— Task to carry out —
Repeat verbatim only the lines from the opening of the material below through the one that contains "face.material_index = 1".

━━━ Data lines ━━━

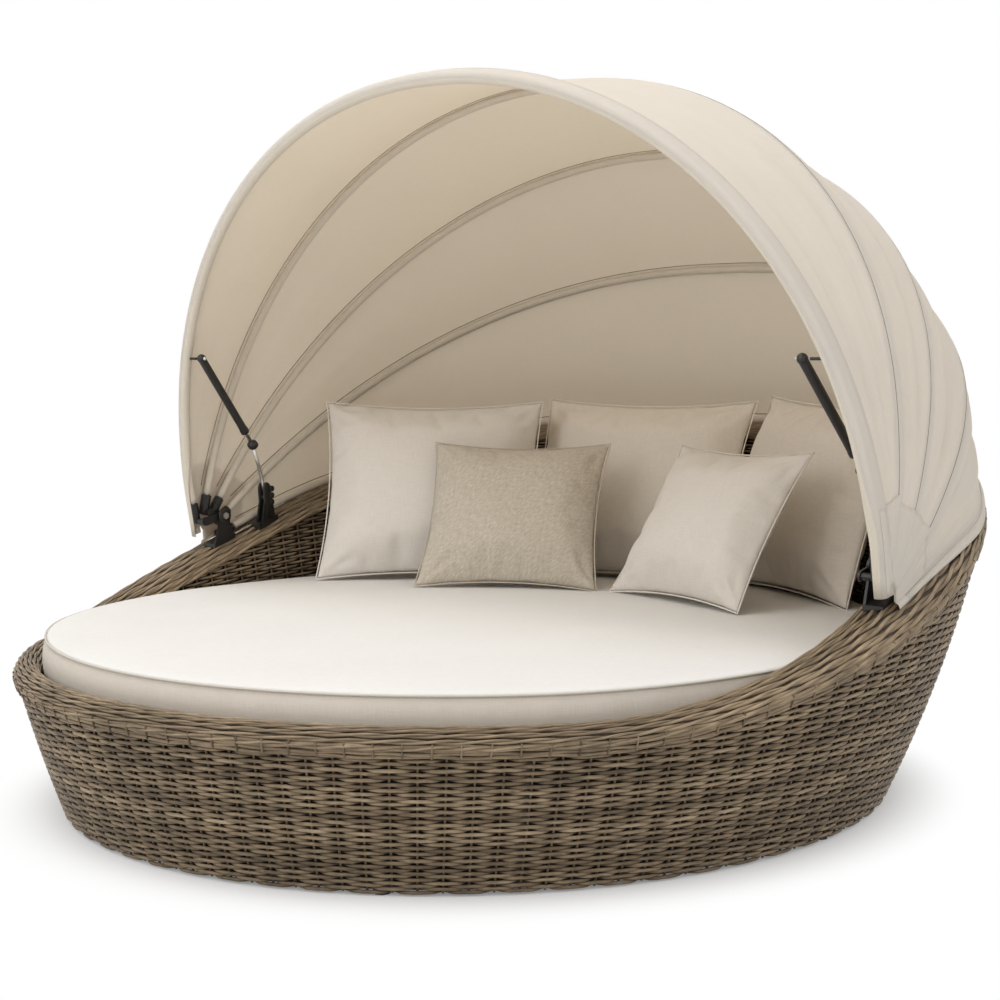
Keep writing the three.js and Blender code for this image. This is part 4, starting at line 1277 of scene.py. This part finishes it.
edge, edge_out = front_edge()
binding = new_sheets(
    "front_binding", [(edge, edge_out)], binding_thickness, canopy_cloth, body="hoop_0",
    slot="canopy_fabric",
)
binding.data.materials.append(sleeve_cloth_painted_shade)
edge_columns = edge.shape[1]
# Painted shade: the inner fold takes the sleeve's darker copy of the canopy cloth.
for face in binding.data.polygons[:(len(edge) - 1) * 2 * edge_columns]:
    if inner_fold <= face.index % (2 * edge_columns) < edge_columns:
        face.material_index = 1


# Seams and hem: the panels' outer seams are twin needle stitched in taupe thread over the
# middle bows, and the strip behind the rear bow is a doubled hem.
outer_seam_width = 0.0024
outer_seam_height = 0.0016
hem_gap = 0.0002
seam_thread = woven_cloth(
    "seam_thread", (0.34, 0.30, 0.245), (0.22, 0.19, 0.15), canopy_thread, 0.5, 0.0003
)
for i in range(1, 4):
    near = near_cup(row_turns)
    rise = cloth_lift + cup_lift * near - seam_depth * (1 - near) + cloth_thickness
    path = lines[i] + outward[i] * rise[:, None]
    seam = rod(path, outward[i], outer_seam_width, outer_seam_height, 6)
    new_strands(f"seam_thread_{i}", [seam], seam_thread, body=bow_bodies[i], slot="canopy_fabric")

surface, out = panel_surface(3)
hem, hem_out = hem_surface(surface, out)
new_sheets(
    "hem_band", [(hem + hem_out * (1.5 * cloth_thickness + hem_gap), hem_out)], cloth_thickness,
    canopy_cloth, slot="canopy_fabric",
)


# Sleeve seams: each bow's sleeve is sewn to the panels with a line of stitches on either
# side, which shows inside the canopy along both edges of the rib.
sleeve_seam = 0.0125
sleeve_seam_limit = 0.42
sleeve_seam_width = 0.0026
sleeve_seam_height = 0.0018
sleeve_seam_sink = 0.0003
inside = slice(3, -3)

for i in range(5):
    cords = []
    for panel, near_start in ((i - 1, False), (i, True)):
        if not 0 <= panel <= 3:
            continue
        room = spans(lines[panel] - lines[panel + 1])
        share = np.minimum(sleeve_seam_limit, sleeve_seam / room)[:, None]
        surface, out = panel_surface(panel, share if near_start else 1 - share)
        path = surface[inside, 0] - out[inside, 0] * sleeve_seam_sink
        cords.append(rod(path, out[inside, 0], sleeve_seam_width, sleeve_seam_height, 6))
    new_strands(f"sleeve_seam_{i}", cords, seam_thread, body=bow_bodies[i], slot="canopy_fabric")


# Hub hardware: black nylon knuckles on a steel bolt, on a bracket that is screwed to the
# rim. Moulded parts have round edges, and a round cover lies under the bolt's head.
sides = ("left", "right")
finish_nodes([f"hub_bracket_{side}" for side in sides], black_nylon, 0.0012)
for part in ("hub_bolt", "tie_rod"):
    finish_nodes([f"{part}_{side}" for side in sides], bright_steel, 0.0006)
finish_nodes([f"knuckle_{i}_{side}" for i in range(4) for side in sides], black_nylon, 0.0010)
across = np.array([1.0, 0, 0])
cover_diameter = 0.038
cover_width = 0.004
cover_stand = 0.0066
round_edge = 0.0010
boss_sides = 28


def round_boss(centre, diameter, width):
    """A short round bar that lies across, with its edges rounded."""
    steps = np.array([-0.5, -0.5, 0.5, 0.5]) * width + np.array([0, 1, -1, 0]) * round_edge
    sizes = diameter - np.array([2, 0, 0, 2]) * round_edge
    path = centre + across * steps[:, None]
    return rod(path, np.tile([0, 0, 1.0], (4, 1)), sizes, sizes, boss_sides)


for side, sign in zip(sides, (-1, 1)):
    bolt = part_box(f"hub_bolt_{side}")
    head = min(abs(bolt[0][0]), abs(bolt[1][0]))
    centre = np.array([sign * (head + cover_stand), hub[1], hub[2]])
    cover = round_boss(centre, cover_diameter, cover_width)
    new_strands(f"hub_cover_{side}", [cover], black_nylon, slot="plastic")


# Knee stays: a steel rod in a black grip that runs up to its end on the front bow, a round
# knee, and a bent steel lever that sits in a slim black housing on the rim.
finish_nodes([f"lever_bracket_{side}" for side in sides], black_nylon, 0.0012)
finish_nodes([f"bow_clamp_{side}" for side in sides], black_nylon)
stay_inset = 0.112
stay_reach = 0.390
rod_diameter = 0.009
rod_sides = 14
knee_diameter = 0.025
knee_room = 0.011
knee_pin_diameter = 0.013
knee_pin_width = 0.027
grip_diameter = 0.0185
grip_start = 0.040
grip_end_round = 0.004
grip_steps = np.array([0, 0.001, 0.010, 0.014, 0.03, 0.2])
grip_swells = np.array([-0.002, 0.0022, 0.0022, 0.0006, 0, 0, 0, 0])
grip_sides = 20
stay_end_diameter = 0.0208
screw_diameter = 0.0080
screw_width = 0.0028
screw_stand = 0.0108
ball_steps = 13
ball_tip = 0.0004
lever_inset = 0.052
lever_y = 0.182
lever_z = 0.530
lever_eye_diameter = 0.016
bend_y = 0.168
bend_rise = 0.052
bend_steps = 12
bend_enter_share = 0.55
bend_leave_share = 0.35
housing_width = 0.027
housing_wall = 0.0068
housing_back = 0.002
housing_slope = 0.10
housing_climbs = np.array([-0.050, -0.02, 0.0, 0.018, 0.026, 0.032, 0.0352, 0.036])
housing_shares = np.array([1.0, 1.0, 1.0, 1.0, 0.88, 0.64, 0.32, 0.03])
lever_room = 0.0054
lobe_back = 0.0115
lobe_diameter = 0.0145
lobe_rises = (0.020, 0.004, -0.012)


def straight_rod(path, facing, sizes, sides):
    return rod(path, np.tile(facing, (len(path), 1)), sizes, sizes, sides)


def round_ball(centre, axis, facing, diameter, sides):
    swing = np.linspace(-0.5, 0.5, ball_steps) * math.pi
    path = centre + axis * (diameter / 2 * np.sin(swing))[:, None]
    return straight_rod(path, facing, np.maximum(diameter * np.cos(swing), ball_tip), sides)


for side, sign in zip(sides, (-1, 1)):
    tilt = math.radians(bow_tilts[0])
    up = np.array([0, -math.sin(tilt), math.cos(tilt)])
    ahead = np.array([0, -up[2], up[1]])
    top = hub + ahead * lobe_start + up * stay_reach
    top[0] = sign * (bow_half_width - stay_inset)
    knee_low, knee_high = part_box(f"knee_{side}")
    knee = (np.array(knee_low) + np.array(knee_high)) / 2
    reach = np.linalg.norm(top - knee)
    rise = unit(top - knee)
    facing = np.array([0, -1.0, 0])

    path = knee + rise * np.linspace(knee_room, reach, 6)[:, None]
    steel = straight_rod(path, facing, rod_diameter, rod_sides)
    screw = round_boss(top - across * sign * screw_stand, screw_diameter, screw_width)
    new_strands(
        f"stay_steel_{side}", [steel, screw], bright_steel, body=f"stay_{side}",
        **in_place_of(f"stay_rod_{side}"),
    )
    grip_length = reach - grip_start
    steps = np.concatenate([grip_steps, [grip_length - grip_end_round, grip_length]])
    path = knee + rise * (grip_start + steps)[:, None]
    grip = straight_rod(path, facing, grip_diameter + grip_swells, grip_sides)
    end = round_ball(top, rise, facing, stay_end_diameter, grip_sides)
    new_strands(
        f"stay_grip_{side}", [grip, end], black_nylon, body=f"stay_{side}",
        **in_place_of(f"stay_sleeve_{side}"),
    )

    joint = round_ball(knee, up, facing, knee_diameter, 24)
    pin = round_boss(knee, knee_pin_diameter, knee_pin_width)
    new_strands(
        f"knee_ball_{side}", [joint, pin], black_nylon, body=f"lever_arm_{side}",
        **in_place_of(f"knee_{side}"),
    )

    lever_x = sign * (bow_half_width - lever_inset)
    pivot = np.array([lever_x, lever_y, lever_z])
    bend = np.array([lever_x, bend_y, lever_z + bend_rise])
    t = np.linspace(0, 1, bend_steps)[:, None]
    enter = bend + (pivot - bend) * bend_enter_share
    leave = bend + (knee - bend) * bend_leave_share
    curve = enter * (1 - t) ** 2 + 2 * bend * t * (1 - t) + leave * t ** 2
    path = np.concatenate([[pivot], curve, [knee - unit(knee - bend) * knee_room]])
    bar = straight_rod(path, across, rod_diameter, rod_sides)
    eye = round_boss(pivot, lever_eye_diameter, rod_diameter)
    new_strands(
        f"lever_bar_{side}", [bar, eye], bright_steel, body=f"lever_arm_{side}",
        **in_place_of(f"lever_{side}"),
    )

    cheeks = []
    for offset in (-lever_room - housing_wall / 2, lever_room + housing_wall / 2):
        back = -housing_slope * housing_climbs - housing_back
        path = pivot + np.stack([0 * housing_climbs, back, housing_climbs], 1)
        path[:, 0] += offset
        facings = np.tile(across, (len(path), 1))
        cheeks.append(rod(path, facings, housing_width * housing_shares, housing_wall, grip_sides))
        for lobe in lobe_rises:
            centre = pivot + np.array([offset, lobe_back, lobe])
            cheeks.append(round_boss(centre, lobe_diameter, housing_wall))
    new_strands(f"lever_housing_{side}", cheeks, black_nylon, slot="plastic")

━━━

— Solution for this task —
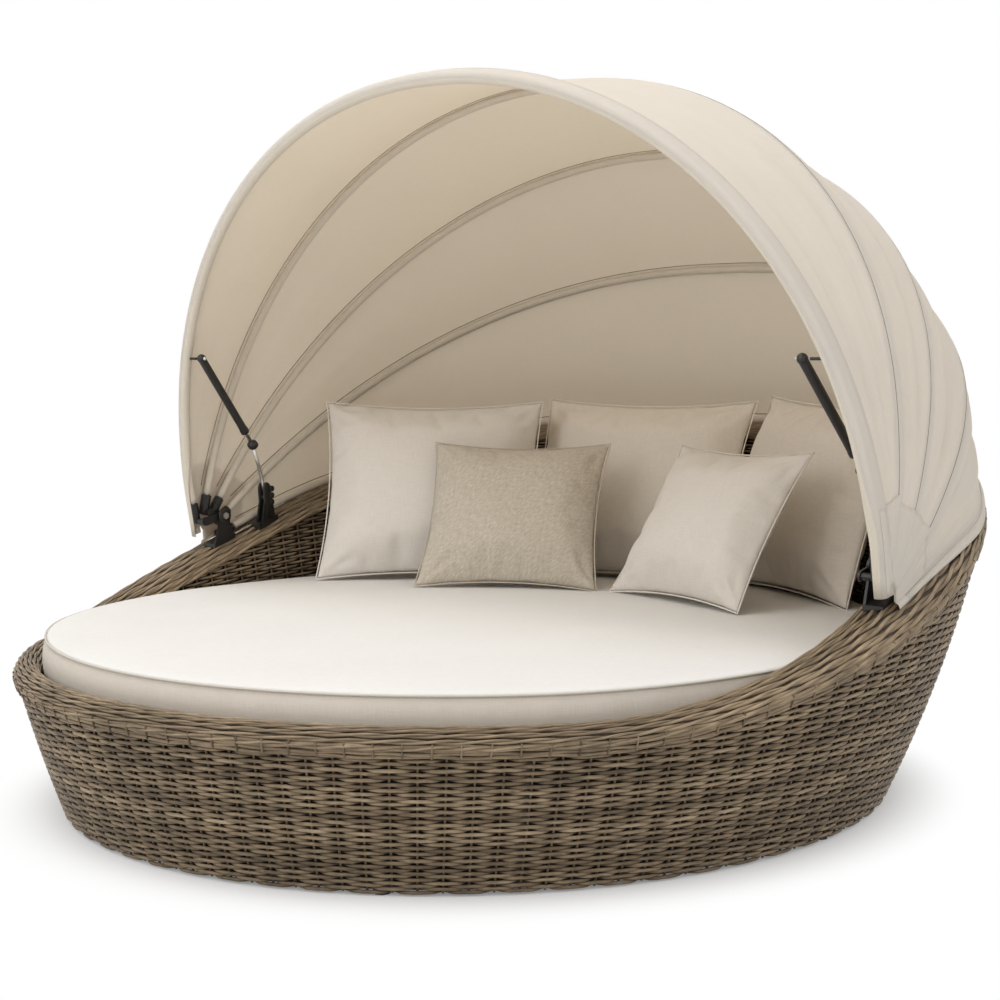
Keep writing the three.js and Blender code for this image. This is part 4, starting at line 1277 of scene.py. This part finishes it.
edge, edge_out = front_edge()
binding = new_sheets(
    "front_binding", [(edge, edge_out)], binding_thickness, canopy_cloth, body="hoop_0",
    slot="canopy_fabric",
)
binding.data.materials.append(sleeve_cloth_painted_shade)
edge_columns = edge.shape[1]
# Painted shade: the inner fold takes the sleeve's darker copy of the canopy cloth.
for face in binding.data.polygons[:(len(edge) - 1) * 2 * edge_columns]:
    if inner_fold <= face.index % (2 * edge_columns) < edge_columns:
        face.material_index = 1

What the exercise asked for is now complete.